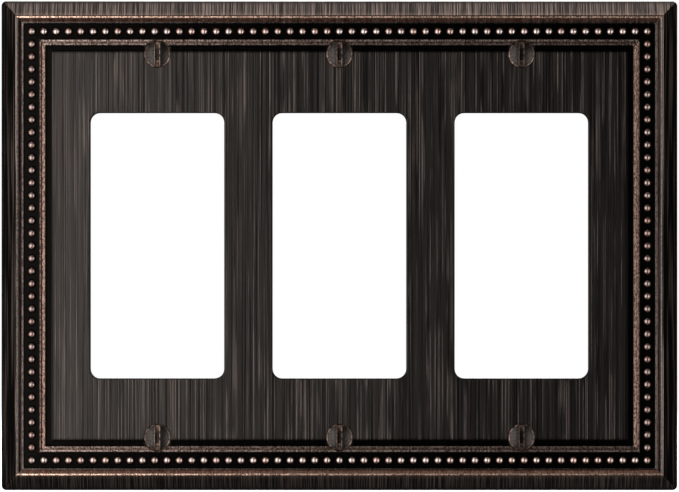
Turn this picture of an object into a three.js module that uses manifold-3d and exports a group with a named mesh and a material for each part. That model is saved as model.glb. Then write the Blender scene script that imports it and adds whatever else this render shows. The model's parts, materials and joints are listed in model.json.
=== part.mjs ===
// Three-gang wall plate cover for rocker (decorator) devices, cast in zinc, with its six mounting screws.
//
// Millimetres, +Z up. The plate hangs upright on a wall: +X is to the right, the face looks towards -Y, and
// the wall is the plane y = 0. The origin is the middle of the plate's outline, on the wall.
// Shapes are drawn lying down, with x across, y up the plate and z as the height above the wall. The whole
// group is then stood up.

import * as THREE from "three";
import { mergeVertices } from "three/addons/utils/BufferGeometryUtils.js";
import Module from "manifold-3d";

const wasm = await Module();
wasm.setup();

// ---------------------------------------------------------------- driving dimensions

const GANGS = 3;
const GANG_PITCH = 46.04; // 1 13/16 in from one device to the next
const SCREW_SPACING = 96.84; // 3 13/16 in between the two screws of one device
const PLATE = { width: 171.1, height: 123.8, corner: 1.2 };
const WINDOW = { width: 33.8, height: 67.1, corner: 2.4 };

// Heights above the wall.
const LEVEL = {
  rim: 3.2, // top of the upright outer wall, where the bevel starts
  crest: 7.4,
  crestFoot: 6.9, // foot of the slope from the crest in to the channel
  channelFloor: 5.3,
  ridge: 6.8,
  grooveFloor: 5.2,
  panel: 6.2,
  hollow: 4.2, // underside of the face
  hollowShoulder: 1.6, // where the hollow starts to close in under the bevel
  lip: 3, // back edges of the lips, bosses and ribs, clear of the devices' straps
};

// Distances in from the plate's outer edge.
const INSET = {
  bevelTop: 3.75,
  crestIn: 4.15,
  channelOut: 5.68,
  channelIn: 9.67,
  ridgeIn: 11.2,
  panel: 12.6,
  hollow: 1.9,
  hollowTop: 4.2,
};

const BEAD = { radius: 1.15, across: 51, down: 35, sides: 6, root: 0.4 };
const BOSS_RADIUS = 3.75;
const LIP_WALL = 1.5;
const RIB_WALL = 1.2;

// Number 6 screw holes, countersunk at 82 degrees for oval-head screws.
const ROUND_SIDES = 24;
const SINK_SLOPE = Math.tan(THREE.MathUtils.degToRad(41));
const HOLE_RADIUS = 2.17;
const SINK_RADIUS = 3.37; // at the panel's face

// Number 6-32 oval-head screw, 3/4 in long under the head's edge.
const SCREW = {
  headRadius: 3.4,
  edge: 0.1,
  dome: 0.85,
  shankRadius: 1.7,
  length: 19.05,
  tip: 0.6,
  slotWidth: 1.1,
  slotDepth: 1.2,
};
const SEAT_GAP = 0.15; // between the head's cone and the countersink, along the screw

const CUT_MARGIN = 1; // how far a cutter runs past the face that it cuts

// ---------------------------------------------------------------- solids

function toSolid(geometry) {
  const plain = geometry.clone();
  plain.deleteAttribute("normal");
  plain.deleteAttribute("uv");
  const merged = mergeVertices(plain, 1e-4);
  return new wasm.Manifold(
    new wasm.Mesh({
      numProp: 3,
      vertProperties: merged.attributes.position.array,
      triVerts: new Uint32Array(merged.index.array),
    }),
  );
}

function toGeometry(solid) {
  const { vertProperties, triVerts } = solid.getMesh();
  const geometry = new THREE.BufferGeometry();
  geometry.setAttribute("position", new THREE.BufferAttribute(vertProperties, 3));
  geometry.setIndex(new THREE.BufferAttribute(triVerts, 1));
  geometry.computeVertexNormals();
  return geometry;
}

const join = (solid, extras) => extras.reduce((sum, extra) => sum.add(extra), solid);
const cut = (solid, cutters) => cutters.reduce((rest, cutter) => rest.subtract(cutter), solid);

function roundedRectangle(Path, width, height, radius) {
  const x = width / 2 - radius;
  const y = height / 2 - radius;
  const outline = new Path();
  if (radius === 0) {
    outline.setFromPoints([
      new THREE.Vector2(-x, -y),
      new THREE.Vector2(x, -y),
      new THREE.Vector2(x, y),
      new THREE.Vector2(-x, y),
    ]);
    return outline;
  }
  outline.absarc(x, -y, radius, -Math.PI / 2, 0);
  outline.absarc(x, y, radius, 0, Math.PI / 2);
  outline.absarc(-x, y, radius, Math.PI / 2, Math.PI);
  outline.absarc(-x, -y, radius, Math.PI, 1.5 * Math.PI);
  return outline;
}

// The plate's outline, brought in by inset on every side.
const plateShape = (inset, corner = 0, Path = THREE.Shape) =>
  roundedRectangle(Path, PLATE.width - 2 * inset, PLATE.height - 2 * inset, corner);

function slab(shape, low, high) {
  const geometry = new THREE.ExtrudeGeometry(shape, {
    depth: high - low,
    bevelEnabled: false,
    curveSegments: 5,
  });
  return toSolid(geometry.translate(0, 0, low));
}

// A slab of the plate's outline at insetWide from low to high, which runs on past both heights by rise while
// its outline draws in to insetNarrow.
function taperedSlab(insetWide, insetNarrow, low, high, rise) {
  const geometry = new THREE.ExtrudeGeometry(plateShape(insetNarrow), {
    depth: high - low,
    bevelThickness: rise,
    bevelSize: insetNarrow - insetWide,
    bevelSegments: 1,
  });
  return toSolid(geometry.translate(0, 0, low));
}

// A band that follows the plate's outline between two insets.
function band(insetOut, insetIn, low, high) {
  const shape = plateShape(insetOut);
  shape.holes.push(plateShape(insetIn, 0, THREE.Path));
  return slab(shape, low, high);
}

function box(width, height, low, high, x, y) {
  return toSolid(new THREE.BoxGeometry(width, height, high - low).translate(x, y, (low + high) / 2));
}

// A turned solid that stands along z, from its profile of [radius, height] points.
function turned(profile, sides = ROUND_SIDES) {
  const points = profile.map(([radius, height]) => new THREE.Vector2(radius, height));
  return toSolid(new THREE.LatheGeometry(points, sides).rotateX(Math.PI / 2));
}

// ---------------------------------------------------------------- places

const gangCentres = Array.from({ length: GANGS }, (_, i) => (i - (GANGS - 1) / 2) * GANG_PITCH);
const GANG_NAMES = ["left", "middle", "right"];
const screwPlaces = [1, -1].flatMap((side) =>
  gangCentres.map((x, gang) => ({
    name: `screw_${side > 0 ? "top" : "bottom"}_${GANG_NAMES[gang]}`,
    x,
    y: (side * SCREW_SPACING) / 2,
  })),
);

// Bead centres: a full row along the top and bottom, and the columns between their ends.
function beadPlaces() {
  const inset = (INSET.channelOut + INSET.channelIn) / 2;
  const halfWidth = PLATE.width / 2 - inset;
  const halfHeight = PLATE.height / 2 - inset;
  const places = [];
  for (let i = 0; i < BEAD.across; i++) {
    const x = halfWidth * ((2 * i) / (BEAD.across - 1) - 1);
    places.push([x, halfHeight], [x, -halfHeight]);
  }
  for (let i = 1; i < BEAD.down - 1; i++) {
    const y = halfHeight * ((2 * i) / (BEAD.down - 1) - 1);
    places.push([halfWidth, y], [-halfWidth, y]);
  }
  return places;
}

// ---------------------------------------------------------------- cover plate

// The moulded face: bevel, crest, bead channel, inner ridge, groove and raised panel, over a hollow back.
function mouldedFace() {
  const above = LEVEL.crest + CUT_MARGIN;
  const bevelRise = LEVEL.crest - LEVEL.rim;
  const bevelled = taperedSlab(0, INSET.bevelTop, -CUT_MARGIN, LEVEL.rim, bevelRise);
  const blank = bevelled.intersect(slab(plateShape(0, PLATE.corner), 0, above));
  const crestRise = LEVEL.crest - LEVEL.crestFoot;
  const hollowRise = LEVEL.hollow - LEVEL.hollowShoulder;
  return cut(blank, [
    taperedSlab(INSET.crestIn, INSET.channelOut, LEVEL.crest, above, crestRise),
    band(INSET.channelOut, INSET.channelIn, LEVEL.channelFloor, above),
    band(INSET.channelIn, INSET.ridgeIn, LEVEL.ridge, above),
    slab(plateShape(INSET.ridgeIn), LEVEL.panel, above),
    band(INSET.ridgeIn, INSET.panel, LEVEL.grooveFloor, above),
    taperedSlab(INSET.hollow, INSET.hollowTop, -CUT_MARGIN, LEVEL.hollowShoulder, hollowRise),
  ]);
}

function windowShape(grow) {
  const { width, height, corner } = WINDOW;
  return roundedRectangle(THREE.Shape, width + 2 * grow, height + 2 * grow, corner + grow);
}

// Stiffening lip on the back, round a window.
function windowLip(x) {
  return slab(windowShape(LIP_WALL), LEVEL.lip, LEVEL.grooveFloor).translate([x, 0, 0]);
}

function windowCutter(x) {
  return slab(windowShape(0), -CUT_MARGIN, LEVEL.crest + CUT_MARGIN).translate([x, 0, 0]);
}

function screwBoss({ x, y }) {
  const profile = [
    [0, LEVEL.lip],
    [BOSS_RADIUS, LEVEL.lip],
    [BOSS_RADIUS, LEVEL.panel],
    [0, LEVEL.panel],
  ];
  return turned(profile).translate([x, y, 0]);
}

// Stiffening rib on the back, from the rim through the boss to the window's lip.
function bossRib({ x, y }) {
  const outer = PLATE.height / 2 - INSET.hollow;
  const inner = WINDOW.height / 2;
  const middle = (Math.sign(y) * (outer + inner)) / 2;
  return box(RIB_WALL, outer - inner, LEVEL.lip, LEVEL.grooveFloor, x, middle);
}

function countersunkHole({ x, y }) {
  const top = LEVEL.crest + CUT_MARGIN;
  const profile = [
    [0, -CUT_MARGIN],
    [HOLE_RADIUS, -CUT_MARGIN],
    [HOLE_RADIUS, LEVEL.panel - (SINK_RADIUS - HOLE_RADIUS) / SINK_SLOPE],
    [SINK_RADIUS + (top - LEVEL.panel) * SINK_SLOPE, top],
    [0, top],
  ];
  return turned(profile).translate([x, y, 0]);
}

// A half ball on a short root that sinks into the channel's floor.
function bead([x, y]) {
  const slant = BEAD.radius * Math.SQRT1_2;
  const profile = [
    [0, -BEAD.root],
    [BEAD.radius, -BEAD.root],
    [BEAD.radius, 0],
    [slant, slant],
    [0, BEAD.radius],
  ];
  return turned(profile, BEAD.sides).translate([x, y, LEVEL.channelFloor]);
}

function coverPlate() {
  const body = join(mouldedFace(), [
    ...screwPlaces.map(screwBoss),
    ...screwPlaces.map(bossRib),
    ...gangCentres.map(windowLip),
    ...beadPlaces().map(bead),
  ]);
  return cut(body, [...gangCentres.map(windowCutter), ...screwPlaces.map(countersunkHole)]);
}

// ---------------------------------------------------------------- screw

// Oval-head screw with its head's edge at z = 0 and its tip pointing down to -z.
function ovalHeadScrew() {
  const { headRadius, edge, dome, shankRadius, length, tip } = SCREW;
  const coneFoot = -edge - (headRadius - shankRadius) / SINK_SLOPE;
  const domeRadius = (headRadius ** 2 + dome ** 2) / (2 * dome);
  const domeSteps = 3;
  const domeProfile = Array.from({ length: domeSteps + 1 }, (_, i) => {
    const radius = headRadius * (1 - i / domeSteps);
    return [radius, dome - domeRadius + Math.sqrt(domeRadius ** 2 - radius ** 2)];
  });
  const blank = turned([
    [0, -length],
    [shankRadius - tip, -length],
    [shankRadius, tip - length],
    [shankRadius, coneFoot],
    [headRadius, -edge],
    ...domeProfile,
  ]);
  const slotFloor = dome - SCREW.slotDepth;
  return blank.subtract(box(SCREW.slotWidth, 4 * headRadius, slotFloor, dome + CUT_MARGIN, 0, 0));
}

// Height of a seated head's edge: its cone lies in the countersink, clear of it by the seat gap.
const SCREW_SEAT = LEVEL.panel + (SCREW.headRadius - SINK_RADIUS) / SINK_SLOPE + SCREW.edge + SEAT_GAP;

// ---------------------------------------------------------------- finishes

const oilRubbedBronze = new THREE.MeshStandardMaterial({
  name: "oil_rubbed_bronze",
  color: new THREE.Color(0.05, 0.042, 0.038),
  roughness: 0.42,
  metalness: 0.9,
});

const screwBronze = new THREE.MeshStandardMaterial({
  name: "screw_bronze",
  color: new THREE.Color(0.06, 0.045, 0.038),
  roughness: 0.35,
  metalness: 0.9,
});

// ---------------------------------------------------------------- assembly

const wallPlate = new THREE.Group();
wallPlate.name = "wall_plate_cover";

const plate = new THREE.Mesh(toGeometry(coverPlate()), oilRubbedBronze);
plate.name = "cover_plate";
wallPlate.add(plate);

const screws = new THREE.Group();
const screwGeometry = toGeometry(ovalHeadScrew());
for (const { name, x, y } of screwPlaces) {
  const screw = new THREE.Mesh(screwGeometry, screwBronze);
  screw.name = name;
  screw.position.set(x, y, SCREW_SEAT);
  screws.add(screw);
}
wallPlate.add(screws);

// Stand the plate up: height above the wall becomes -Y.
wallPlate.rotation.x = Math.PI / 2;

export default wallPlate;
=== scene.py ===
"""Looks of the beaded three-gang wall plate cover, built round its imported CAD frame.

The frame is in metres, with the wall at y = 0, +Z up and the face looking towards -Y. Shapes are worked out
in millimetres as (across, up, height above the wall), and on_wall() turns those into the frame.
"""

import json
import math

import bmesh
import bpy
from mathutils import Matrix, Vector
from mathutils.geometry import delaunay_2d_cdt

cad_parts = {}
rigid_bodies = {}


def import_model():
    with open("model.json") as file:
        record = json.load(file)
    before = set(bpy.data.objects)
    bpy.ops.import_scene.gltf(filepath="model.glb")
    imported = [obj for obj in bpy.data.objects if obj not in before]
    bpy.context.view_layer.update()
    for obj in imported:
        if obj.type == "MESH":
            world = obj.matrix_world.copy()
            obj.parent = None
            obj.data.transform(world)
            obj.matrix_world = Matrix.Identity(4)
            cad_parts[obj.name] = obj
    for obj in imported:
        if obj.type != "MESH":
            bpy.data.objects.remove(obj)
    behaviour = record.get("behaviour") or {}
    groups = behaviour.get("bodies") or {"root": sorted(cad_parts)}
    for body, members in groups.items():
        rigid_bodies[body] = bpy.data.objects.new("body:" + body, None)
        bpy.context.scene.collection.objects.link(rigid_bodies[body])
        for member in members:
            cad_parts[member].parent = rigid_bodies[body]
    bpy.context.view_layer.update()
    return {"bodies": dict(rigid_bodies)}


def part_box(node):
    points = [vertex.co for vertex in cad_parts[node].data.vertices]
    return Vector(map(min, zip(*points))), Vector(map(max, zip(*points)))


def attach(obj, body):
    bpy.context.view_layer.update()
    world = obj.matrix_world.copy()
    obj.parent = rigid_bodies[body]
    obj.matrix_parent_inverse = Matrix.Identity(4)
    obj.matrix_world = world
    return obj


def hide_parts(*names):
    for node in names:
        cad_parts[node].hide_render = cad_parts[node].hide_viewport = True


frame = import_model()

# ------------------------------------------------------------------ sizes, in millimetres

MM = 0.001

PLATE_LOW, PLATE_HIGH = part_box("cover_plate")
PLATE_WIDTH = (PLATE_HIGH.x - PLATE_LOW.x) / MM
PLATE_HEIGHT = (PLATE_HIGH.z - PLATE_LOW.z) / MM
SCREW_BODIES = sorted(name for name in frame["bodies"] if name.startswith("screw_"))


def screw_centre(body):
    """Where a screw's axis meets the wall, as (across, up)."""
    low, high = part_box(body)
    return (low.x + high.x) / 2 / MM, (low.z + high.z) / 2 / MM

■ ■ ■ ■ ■

> [Exercise prompt]:
Your task is to give again the lines from the one containing "const screwBronze = new" to the one containing "before = set(bpy.data.objects)", both lines included, exactly and without anything added.

> [Answer in full]:
const screwBronze = new THREE.MeshStandardMaterial({
  name: "screw_bronze",
  color: new THREE.Color(0.06, 0.045, 0.038),
  roughness: 0.35,
  metalness: 0.9,
});

// ---------------------------------------------------------------- assembly

const wallPlate = new THREE.Group();
wallPlate.name = "wall_plate_cover";

const plate = new THREE.Mesh(toGeometry(coverPlate()), oilRubbedBronze);
plate.name = "cover_plate";
wallPlate.add(plate);

const screws = new THREE.Group();
const screwGeometry = toGeometry(ovalHeadScrew());
for (const { name, x, y } of screwPlaces) {
  const screw = new THREE.Mesh(screwGeometry, screwBronze);
  screw.name = name;
  screw.position.set(x, y, SCREW_SEAT);
  screws.add(screw);
}
wallPlate.add(screws);

// Stand the plate up: height above the wall becomes -Y.
wallPlate.rotation.x = Math.PI / 2;

export default wallPlate;
=== scene.py ===
"""Looks of the beaded three-gang wall plate cover, built round its imported CAD frame.

The frame is in metres, with the wall at y = 0, +Z up and the face looking towards -Y. Shapes are worked out
in millimetres as (across, up, height above the wall), and on_wall() turns those into the frame.
"""

import json
import math

import bmesh
import bpy
from mathutils import Matrix, Vector
from mathutils.geometry import delaunay_2d_cdt

cad_parts = {}
rigid_bodies = {}


def import_model():
    with open("model.json") as file:
        record = json.load(file)
    before = set(bpy.data.objects)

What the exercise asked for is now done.